→ Exercise materials
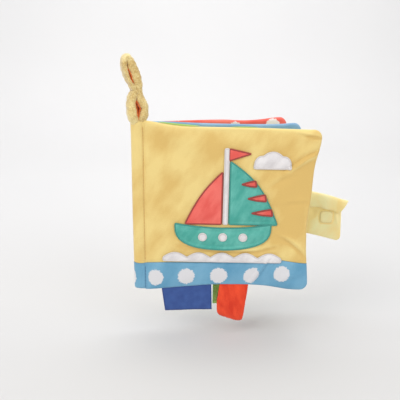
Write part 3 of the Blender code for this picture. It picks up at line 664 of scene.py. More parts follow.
def brushed(x, z):
    """How much darker (above 0) or lighter the pile looks at a place on the front cover, with painted shade
    and highlight.
    """
    fold = crease(x, z)
    # Painted shade in each fold's hollow, where the pile is also crushed, and a painted highlight on its
    # ridge
    total = 450.0 * np.maximum(-fold, 0.0) - 130.0 * np.maximum(fold, 0.0)
    # Painted highlight along the top edge, where its rolled seam catches the light
    total = total - 0.20 * hump(HEIGHT + table(TOP_SHIFT, x) - z, 0.0035)
    for cx, cz, wide, high, lean, amount in BRUSHED:
        dx, dz = x - cx * MM, z - cz * MM
        across, along = dx * math.cos(lean) + dz * math.sin(lean), dz * math.cos(lean) - dx * math.sin(lean)
        total = total + amount * spot(across, along, wide * MM, high * MM)
    return total


def net_lines(length, low_rim, high_rim):
    """Shares from 0 to 1 at which a net has lines: evenly, and closer together where the cloth turns in."""
    rim = [0.0, 0.00012, 0.0004, 0.0009, 0.0015, 0.0022, 0.0032, 0.0046, 0.0062]
    low = rim if low_rim else [0.0]
    high = [length - step for step in reversed(rim)] if high_rim else [length]
    count = max(2, round((high[0] - low[-1]) / NET))
    between = np.linspace(low[-1], high[0], count + 1)[1:-1]
    return np.concatenate([low, between, high]) / length


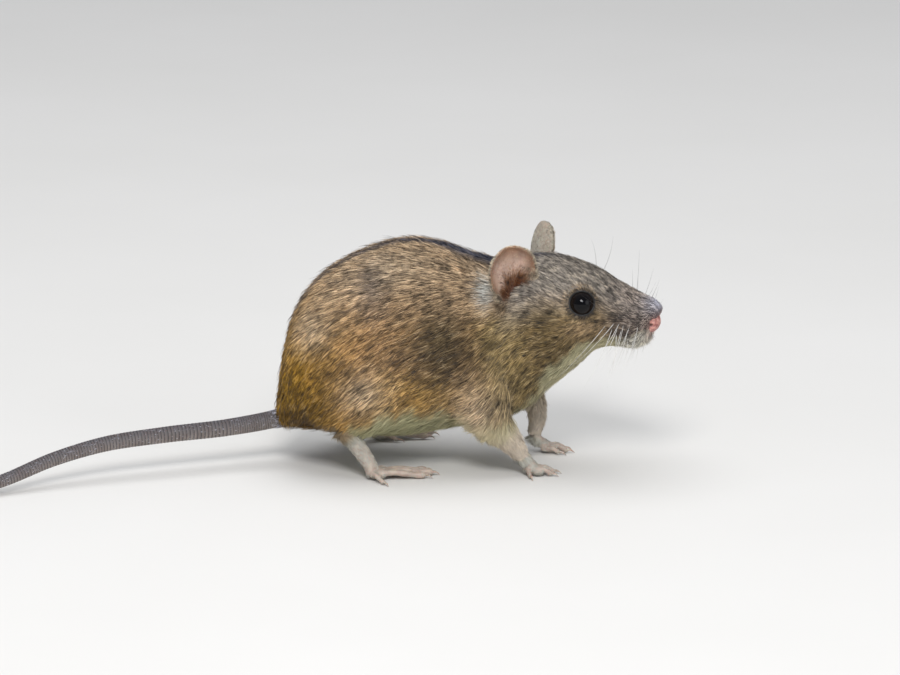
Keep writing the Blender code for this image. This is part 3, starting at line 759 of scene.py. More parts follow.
def ear_measures(points):
    """How surely a point is on an ear, on its inner face, and its rise and place across the leaf."""
    on_ear, inner = np.zeros(len(points)), np.zeros(len(points))
    rise, across = np.zeros(len(points)), np.zeros(len(points))
    run = np.zeros((len(points), 3))
    for word in SIDES:
        turn, root = ear_place(word)
        wide, deep, high = ((points - root) @ turn).T
        climb = np.clip(high / EAR_LENGTH, 0.0, 0.995)
        half = ear_leaf(climb, np.full_like(climb, 1.0))[:, 0]
        sine = wide / np.maximum(half / math.sin(EAR_ROLL), 0.3)
        place = np.arcsin(np.clip(sine, -0.99, 0.99)) / EAR_ROLL
        off = deep - ear_leaf(climb, place)[:, 1]
        loose = np.clip(0.25 * high, 0.6, 2.0)
        sure = ease(0.5, 0.0, np.abs(off) - loose) * ease(0.3, 1.2, high)
        sure *= ease(0.6, 0.2, np.abs(wide) - half - 0.4 * loose)
        take = sure > on_ear
        on_ear = np.where(take, sure, on_ear)
        inner = np.where(take, ease(-0.05, 0.05, off), inner)
        rise, across = np.where(take, climb, rise), np.where(take, place, across)
        fan = np.stack([0.9 * np.sin(place * EAR_ROLL), 0.0 * place, 0.3 + 0.7 * climb], axis=-1)
        run = np.where(take[:, None], fan @ turn.T, run)
    return on_ear, inner, rise, across, unit(run)


ear, ear_inner, ear_rise, ear_across, ear_run = ear_measures(skin_points)
print("points on ears:", int((ear > 0.5).sum()))

# %% [markdown]
# ## Markings
#
# A field mouse is dark along the back, ochre on the rump and low flanks, and whitish below. Each
# marking is a mask between 0 and 1 at every point of the skin. A painted image would do as well, but
# masks need no unwrap and stay soft at any size. Skin and coat both carry them, and one node group
# turns them into colour, so the two always agree. Two masks also carry painted light: painted shade
# low on the haunch's rear, and painted sheen in the paler top of the back.

# %% Spots on the whisker pads
WHISKER_ROOTS = [
    # straight x and z of each root, in five rows down the pad, and its place in the row
    (29.9 - 0.92 * column - 0.22 * row, 27.5 - 0.66 * row + 0.16 * column, row, column)
    for row, many in enumerate((4, 5, 6, 5, 4)) for column in range(many)]
PAD_START = 1.2  # how far from the middle the spots begin
SPOT_REACH, GUM_REACH = 0.34, 0.32


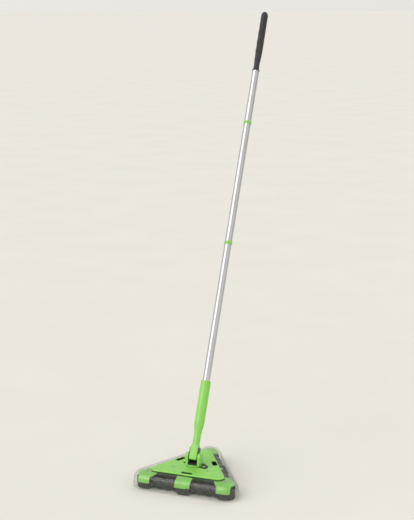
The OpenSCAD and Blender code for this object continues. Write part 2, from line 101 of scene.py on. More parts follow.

→ Written task
Reproduce the material exactly, with every line intact.

→ Exercise response
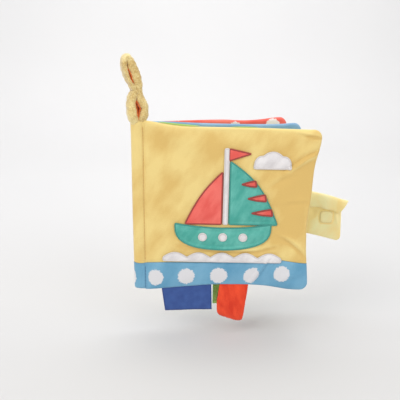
Write part 3 of the Blender code for this picture. It picks up at line 664 of scene.py. More parts follow.
def brushed(x, z):
    """How much darker (above 0) or lighter the pile looks at a place on the front cover, with painted shade
    and highlight.
    """
    fold = crease(x, z)
    # Painted shade in each fold's hollow, where the pile is also crushed, and a painted highlight on its
    # ridge
    total = 450.0 * np.maximum(-fold, 0.0) - 130.0 * np.maximum(fold, 0.0)
    # Painted highlight along the top edge, where its rolled seam catches the light
    total = total - 0.20 * hump(HEIGHT + table(TOP_SHIFT, x) - z, 0.0035)
    for cx, cz, wide, high, lean, amount in BRUSHED:
        dx, dz = x - cx * MM, z - cz * MM
        across, along = dx * math.cos(lean) + dz * math.sin(lean), dz * math.cos(lean) - dx * math.sin(lean)
        total = total + amount * spot(across, along, wide * MM, high * MM)
    return total


def net_lines(length, low_rim, high_rim):
    """Shares from 0 to 1 at which a net has lines: evenly, and closer together where the cloth turns in."""
    rim = [0.0, 0.00012, 0.0004, 0.0009, 0.0015, 0.0022, 0.0032, 0.0046, 0.0062]
    low = rim if low_rim else [0.0]
    high = [length - step for step in reversed(rim)] if high_rim else [length]
    count = max(2, round((high[0] - low[-1]) / NET))
    between = np.linspace(low[-1], high[0], count + 1)[1:-1]
    return np.concatenate([low, between, high]) / length


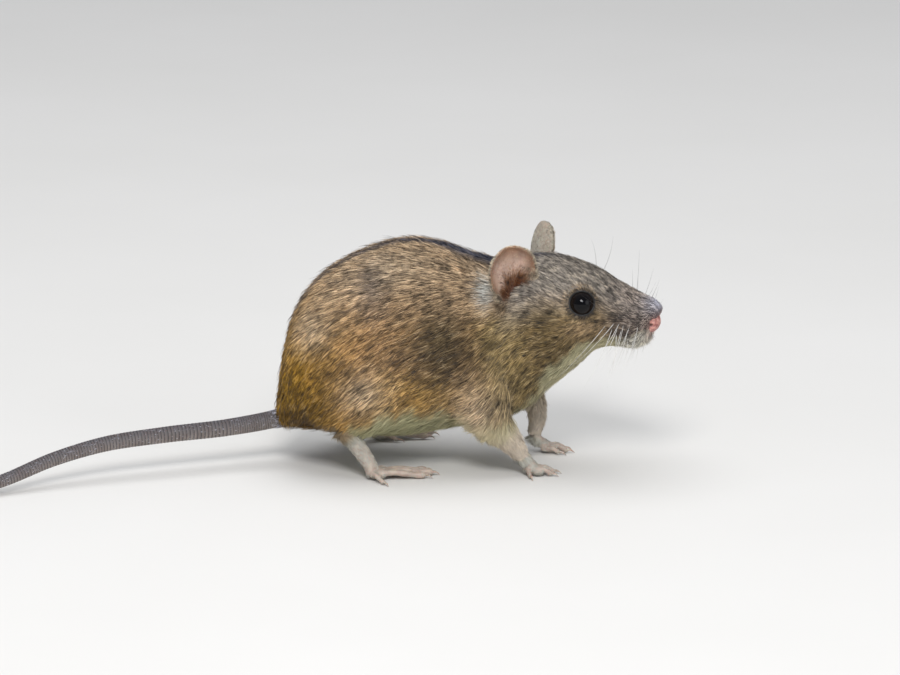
Keep writing the Blender code for this image. This is part 3, starting at line 759 of scene.py. More parts follow.
def ear_measures(points):
    """How surely a point is on an ear, on its inner face, and its rise and place across the leaf."""
    on_ear, inner = np.zeros(len(points)), np.zeros(len(points))
    rise, across = np.zeros(len(points)), np.zeros(len(points))
    run = np.zeros((len(points), 3))
    for word in SIDES:
        turn, root = ear_place(word)
        wide, deep, high = ((points - root) @ turn).T
        climb = np.clip(high / EAR_LENGTH, 0.0, 0.995)
        half = ear_leaf(climb, np.full_like(climb, 1.0))[:, 0]
        sine = wide / np.maximum(half / math.sin(EAR_ROLL), 0.3)
        place = np.arcsin(np.clip(sine, -0.99, 0.99)) / EAR_ROLL
        off = deep - ear_leaf(climb, place)[:, 1]
        loose = np.clip(0.25 * high, 0.6, 2.0)
        sure = ease(0.5, 0.0, np.abs(off) - loose) * ease(0.3, 1.2, high)
        sure *= ease(0.6, 0.2, np.abs(wide) - half - 0.4 * loose)
        take = sure > on_ear
        on_ear = np.where(take, sure, on_ear)
        inner = np.where(take, ease(-0.05, 0.05, off), inner)
        rise, across = np.where(take, climb, rise), np.where(take, place, across)
        fan = np.stack([0.9 * np.sin(place * EAR_ROLL), 0.0 * place, 0.3 + 0.7 * climb], axis=-1)
        run = np.where(take[:, None], fan @ turn.T, run)
    return on_ear, inner, rise, across, unit(run)


ear, ear_inner, ear_rise, ear_across, ear_run = ear_measures(skin_points)
print("points on ears:", int((ear > 0.5).sum()))

# %% [markdown]
# ## Markings
#
# A field mouse is dark along the back, ochre on the rump and low flanks, and whitish below. Each
# marking is a mask between 0 and 1 at every point of the skin. A painted image would do as well, but
# masks need no unwrap and stay soft at any size. Skin and coat both carry them, and one node group
# turns them into colour, so the two always agree. Two masks also carry painted light: painted shade
# low on the haunch's rear, and painted sheen in the paler top of the back.

# %% Spots on the whisker pads
WHISKER_ROOTS = [
    # straight x and z of each root, in five rows down the pad, and its place in the row
    (29.9 - 0.92 * column - 0.22 * row, 27.5 - 0.66 * row + 0.16 * column, row, column)
    for row, many in enumerate((4, 5, 6, 5, 4)) for column in range(many)]
PAD_START = 1.2  # how far from the middle the spots begin
SPOT_REACH, GUM_REACH = 0.34, 0.32


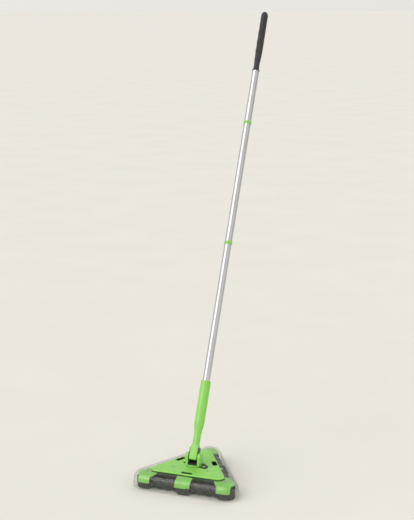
The OpenSCAD and Blender code for this object continues. Write part 2, from line 101 of scene.py on. More parts follow.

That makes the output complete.